ADD COMMENT • link updated 4 months ago by Ram 44k • written 4 months ago by BioD • 0

0

Entering edit mode

This question was also asked on bioinformatics SE: https://bioinformatics.stackexchange.com/questions/22663/nucleotide-diversity-and-tajimad-from-snps

Please keep in mind that posting the same question to multiple sites can be perceived as bad etiquette, because efforts may be made to address a problem that has already been solved elsewhere in the meantime.

The helpful thing to do if you do decide to post on multiple forums is to add a link to the other forum posts on each post so people will look at the other posts before investing their effort.

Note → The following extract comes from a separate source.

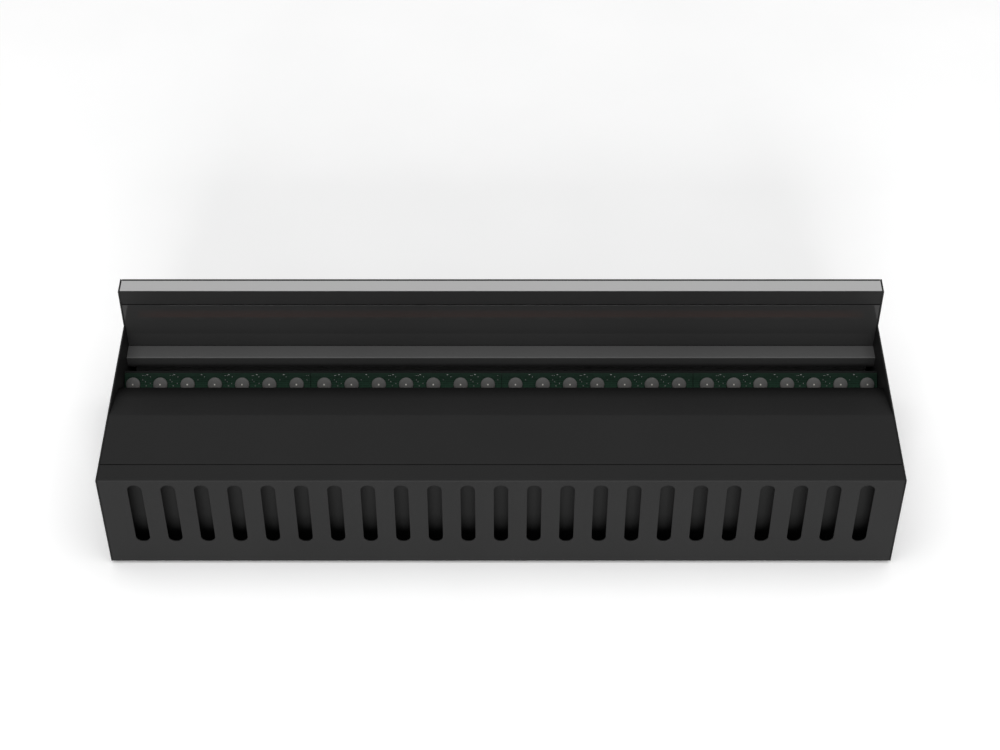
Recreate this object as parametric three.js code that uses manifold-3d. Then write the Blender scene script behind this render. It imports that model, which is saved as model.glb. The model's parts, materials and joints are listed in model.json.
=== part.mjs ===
// Linear water-vapour electric fireplace insert.
// Millimetres, +Z up, +X along its length, -Y to the front. The origin is the centre of the footprint,
// on the surface that the rubber feet stand on.
// Inside this file Y is counted from the front face backwards; the last group moves it onto the origin.
// Touching pieces keep a gap of about 0.3 mm.

import * as THREE from 'three';
import { mergeVertices } from 'three/addons/utils/BufferGeometryUtils.js';
import Module from 'manifold-3d';

const manifold = await Module();
manifold.setup();

// ---- driving dimensions ------------------------------------------------------------------------

const WIDTH = 800;
const DEPTH = 241;
const HEIGHT = 175;
const SHEET = 1.5;
const THIN_SHEET = 1.2;
const GAP = 0.3;

const BASE_Z = 4;
const FRONT_TOP = 126;
const FLANGE_DEPTH = 21.4;
const LID_START = 22.4;
const LID_FOLD = 89.8;
const LIP_Y = 149.5;
const LIP_Z = 106;
const LIP_DROP = 7;

const SLOT_COUNT = 23;
const SLOT_PITCH = 33;
const SLOT_WIDTH = 14.5;
const SLOT_LENGTH = 85;
const SLOT_CENTRE_Z = 76.8;

const INNER_WALL_Y = 23.3;
const INNER_WALL_TOP = 106;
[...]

ADD REPLY • link 4 months ago by Ram 44k

score 0 · Answer 1 · 2024-07-01

It's impossible to tell you if that approach is correct without background on what your research questions is. Things like data structure, including number whether there are multiple populations, are important since you say you want to calculate fixation index.

Functionally, these metrics are all pretty straightforward to calculate and there are numerous tools out there that do it. Several come up with a simple google search. I've used popgenome in R previously for all these metrics, but it's been a few years so I'm sure other tools have been developed since.